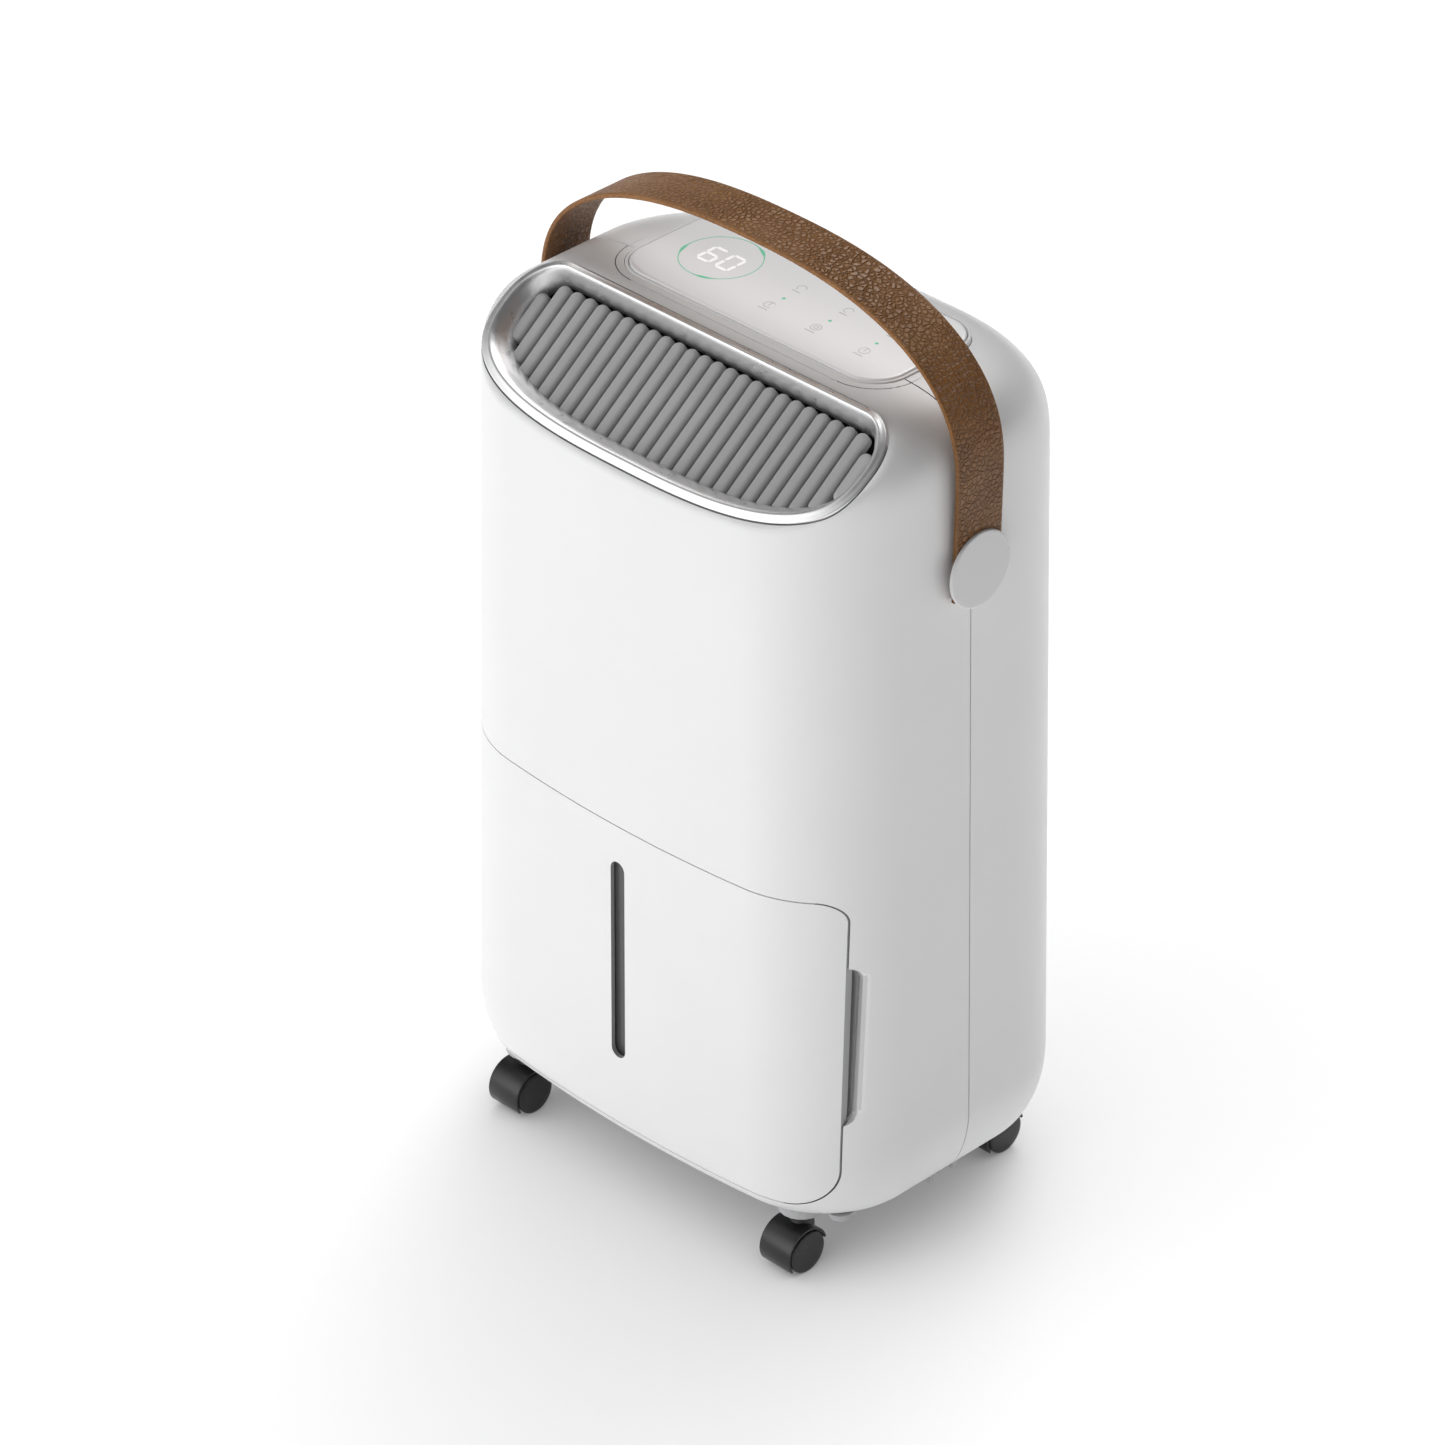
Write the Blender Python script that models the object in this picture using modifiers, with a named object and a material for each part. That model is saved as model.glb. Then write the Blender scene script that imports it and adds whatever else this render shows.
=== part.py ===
"""A portable room dehumidifier with a strap handle, a pull-out tank and four casters.

Lengths are written in millimetres and turned to metres where a mesh is made (MM).
Axes: +X is the machine's right-hand side, -Y its front, +Z up. The origin is on the
floor under the middle of the housing.
"""
import bmesh
import bpy
from math import atan, cos, pi, radians, sin, sqrt
from mathutils import Matrix, Vector

MM = 0.001
GAP = 0.3                       # between pieces that touch

# Housing
HOUSING_BOTTOM = 37.0
HOUSING_TOP = 496.5
REFERENCE_Z = 252.0             # height at which the half sizes below hold
HALF_WIDTH = 145.1
HALF_DEPTH = 104.1
SIDE_DRAFT = 0.019              # mm of half width lost per mm of height
DEPTH_DRAFT = 0.004
CORNER_RADIUS = 67.0
FRONT_BULGE = 4.3
SHOULDER = (61.0, 40.0, 3.0)    # inset, height and exponent of the rounding
BACK_SHOULDER = (39.0, 50.5, 2.0)
UNDERSIDE = (15.6, 39.5, 1.6)
UNDERSIDE_ENDS = (16.6, 36.4, 2.0)
WALL = 2.4
SPLIT_Y = 5.0                   # front and rear shells meet on this plane

# Sloping outlet at the front of the top
FACET_SLOPE = 0.651             # rise per mm towards the back
FACET_Y = -27.5                 # where the slope meets the flat top
OUTLET_HALF_WIDTH = 130.0
OUTLET_FRONT_Y = -99.0
OUTLET_REAR_RADIUS = 26.0
BAR_COUNT = 26
BAR_PITCH = 9.1
BAR_WIDTH = 7.8
BAR_THICKNESS = 5.0
BAR_SLOPE = radians(35.5)
BAR_REAR = (-34.0, 486.6)       # Y and Z of the rear tips' top edge
BAR_FRONT_Y = -86.8

# Control panel
PANEL_HALF_WIDTH = 92.5
PANEL_Y = (-13.2, 64.8)
PANEL_RADIUS = 20.0
PANEL_Z = (495.5, 497.6)
DISPLAY_CENTRE = (-54.5, 27.0)
DISPLAY_RADIUS = 22.0

# Handle
PIVOT_Z = 409.0
STRAP_OUTER_X = 147.0
STRAP_THICKNESS = 2.6
STRAP_WIDTH = 33.3
STRAP_RISE = 138.6              # pivot axis to the top of the arch
STRAP_STRAIGHT = 53.0           # straight part of each leg above the pivot
STRAP_TAIL = 13.0               # leg below the pivot
CAP_RADIUS = 21.3
CAP_X = (147.3, 149.2)
PIN_RADIUS = 5.0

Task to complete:
Extract the complete listing above, reproducing each line exactly.

Complete answer:
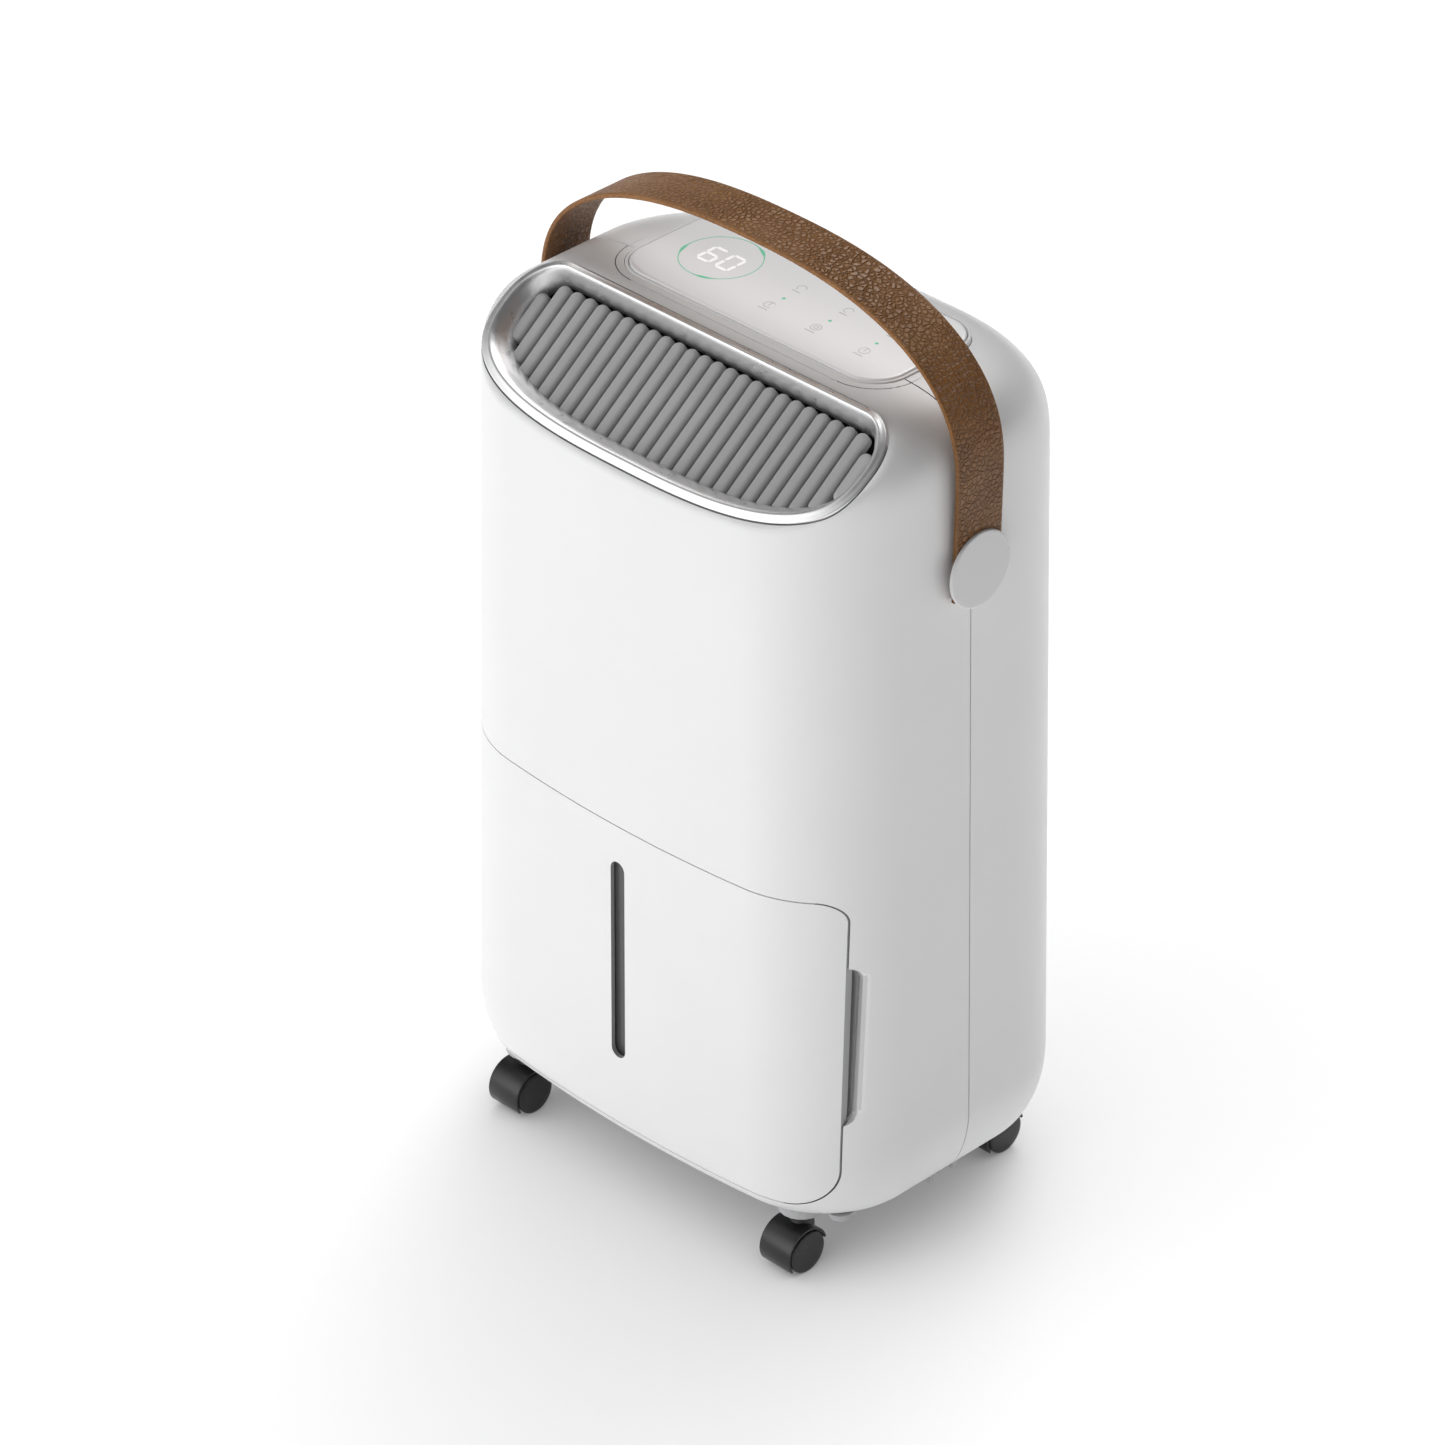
Write the Blender Python script that models the object in this picture using modifiers, with a named object and a material for each part. That model is saved as model.glb. Then write the Blender scene script that imports it and adds whatever else this render shows.
=== part.py ===
"""A portable room dehumidifier with a strap handle, a pull-out tank and four casters.

Lengths are written in millimetres and turned to metres where a mesh is made (MM).
Axes: +X is the machine's right-hand side, -Y its front, +Z up. The origin is on the
floor under the middle of the housing.
"""
import bmesh
import bpy
from math import atan, cos, pi, radians, sin, sqrt
from mathutils import Matrix, Vector

MM = 0.001
GAP = 0.3                       # between pieces that touch

# Housing
HOUSING_BOTTOM = 37.0
HOUSING_TOP = 496.5
REFERENCE_Z = 252.0             # height at which the half sizes below hold
HALF_WIDTH = 145.1
HALF_DEPTH = 104.1
SIDE_DRAFT = 0.019              # mm of half width lost per mm of height
DEPTH_DRAFT = 0.004
CORNER_RADIUS = 67.0
FRONT_BULGE = 4.3
SHOULDER = (61.0, 40.0, 3.0)    # inset, height and exponent of the rounding
BACK_SHOULDER = (39.0, 50.5, 2.0)
UNDERSIDE = (15.6, 39.5, 1.6)
UNDERSIDE_ENDS = (16.6, 36.4, 2.0)
WALL = 2.4
SPLIT_Y = 5.0                   # front and rear shells meet on this plane

# Sloping outlet at the front of the top
FACET_SLOPE = 0.651             # rise per mm towards the back
FACET_Y = -27.5                 # where the slope meets the flat top
OUTLET_HALF_WIDTH = 130.0
OUTLET_FRONT_Y = -99.0
OUTLET_REAR_RADIUS = 26.0
BAR_COUNT = 26
BAR_PITCH = 9.1
BAR_WIDTH = 7.8
BAR_THICKNESS = 5.0
BAR_SLOPE = radians(35.5)
BAR_REAR = (-34.0, 486.6)       # Y and Z of the rear tips' top edge
BAR_FRONT_Y = -86.8

# Control panel
PANEL_HALF_WIDTH = 92.5
PANEL_Y = (-13.2, 64.8)
PANEL_RADIUS = 20.0
PANEL_Z = (495.5, 497.6)
DISPLAY_CENTRE = (-54.5, 27.0)
DISPLAY_RADIUS = 22.0

# Handle
PIVOT_Z = 409.0
STRAP_OUTER_X = 147.0
STRAP_THICKNESS = 2.6
STRAP_WIDTH = 33.3
STRAP_RISE = 138.6              # pivot axis to the top of the arch
STRAP_STRAIGHT = 53.0           # straight part of each leg above the pivot
STRAP_TAIL = 13.0               # leg below the pivot
CAP_RADIUS = 21.3
CAP_X = (147.3, 149.2)
PIN_RADIUS = 5.0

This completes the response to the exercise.